Thursday, May 12: My birthday. Annabel, my daughter, called from Vancouver, and Guy called before he left for work. It's a working day, though. I am chairing a "town meeting" seminar on Cork versus Screwcaps at Santé's trade tasting this afternoon after the lunch at Carlu. Most of the speakers are from Australia – Fred Howard of Dog Ridge, Matt Lane of Rosemount, Nathan Duggan of Tyrrells – all of whom are 100% in favour of putting everything in screwcaps. Marc Allen, an Englishman who handles exports for Louis Latour in Burgundy, represented in Old World and took a contrarian's view. I think he was playing the Devil's Advocate, since Latour has purchased a Chablis house called Simon & Fèvre where they plan to put a toe in the water and bottle some wine under screwcap. Paul Speck, president of Henry of Pelham, gave a Canadian perspective. His was the first Ontario winery to bottle some premium wine under screwcap, albeit tentatively – 200 cases of 1,200 cases of H of P's Barrel-Fermented Chardonnay 2002 were bottled under screwcap, the rest with cork. Other Ontario wineries have been more aggressive since. Malivoire has gone all screwcap and so has Flatrock Cellars. In fact, Australian Darryl Groom, their founding winemaker (now over at Hillebrand), has the distinction of bottling the world's first Icewine under screwcap.

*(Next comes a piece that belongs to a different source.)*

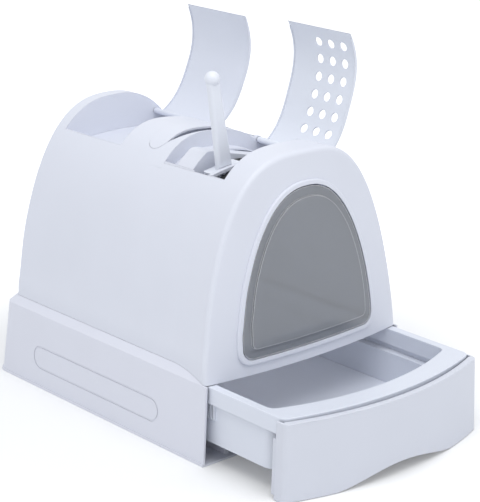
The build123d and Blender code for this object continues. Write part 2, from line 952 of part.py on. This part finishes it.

After the seminar I did a little tasting at the booth, where 75 wineries were offering their products. I was impressed with the Mission Hill wines – Chardonnay Reserve 2003 and Cabernet Sauvignon Reserve 2002. When I tried to get the subway home at the College station, I couldn't get on. People were milling around the pay booths. The entire Yonge line had been shut down. Someone, apparently, had committed suicide at the Queen station. They gave us Emergency Transfers, but there were no buses to be seen. I walked to Bloor, waited for a bus there and half an hour later took a taxi home. My sister Shirley and her husband Sam are in from Montreal and have invited Deborah and me to dinner at Scaramouche's pasta bar with Shirley's sons David and Mark and his wife Dawn. We stopped at Mark's new house for a drink before dinner. He opened a bottle of 1998 Ch. Angelus. Now that's a nephew to be proud of. At dinner we drank Mount Veeder Cabernet Sauvignon 2000 and two bottles of a very good Cornas. Can't recall the producer. Must have had a good time. It was my birthday, after all.

Friday, May 13: A Vintages tasting day. Zoltan Szabo, a very talented sommelier, is coming on board as a taster for the website. He's sharing the tasting duties today. I'm disappointed with the Loire 2003 whites, which could be from anywhere. That hot summer has erased not only terroir character but varietal character of Sauvignon Blanc as well. Guy and his girlfriend Tanya came to dinner and I barbecued steak. We drank a bottle of Jackson-Triggs Delaine Vineyard Pinot Noir 2002 (which opened up nicely after about an hour) and started on a bottle of Dog Ridge Shiraz 2003 that Fred Howard had given me yesterday. Guy was underwhelmed by the screwcap but was delighted to take the bottle home with him after he tasted it. Packed for Ireland. We leave tomorrow after my Santé seminar, Wines for Spring Romance. This is the press release I wrote for the event:

Okay. Let's get one thing straight. You can analyse a wine to death; you can rhapsodise about its colour, wax lyrical about its bouquet, get poetic about its flavour and its effects. But when it comes right down to it, wine is quite simply Sex in a Glass. Repeat the mantra: Sex in a Glass. No other beverage inspires the urge to romance more than wine at a candlelit table.

Ladies, let me give some insights into the mind of men. If you're on a date in a restaurant and the guy orders water only, this is not a good sign (he's not into you). A glass of milk won't cut it either (he may have ulcers or a mother fixation). If he orders beer – he'd rather be with the boys. Vodka, whisky, gin, brandy – he'd rather be in a bar watching hockey or basketball. But wine – if he orders wine then he wants to share the experience with you. You are the object of his attention. You have his total concentration. He will raise the glass and look into your eyes and say something that resembles a compliment. Just smile and sip your wine and enjoy the moment.

Why? Because wine is the best aphrodisiac. It breaks down barriers and allows the truth to surface in a smile. There should be warning labels on bottles for those who do not want to be approached or take the first tentative steps towards a relationship. Wine is the medium that fills silences, that speaks the words you may be reluctant to utter. The mere raising of a glass and the clink as you toast your partner is a declaration of affection. So next time you choose a bottle of wine remember there are consequences. You have been warned. The wines to be tasted:

  • Chateau des Charmes Brut Methode Traditionelle ($21.95)
  • Henry of Pelham Cuvee Catharine Brut ($27.95)
  • Gardet Georges Gardet Cuvee Saint Flavy Champagne ($37.95)
  • Taittinger Brut Prestige Rose Champagne ($69.05)
  • Sergio Mionetto Spumante ($22.00)
  • Reif Cabernet Franc Icewine 2002 ($54.95)
  • Mountain Road Vidal Icewine 1999 ($34.95)
  • Pillitteri Sparkling Riesling Icewine ($70.00)

After the seminar, Guy and Deborah will pick me up and we'll drive to the airport for a 7:15 pm flight to London.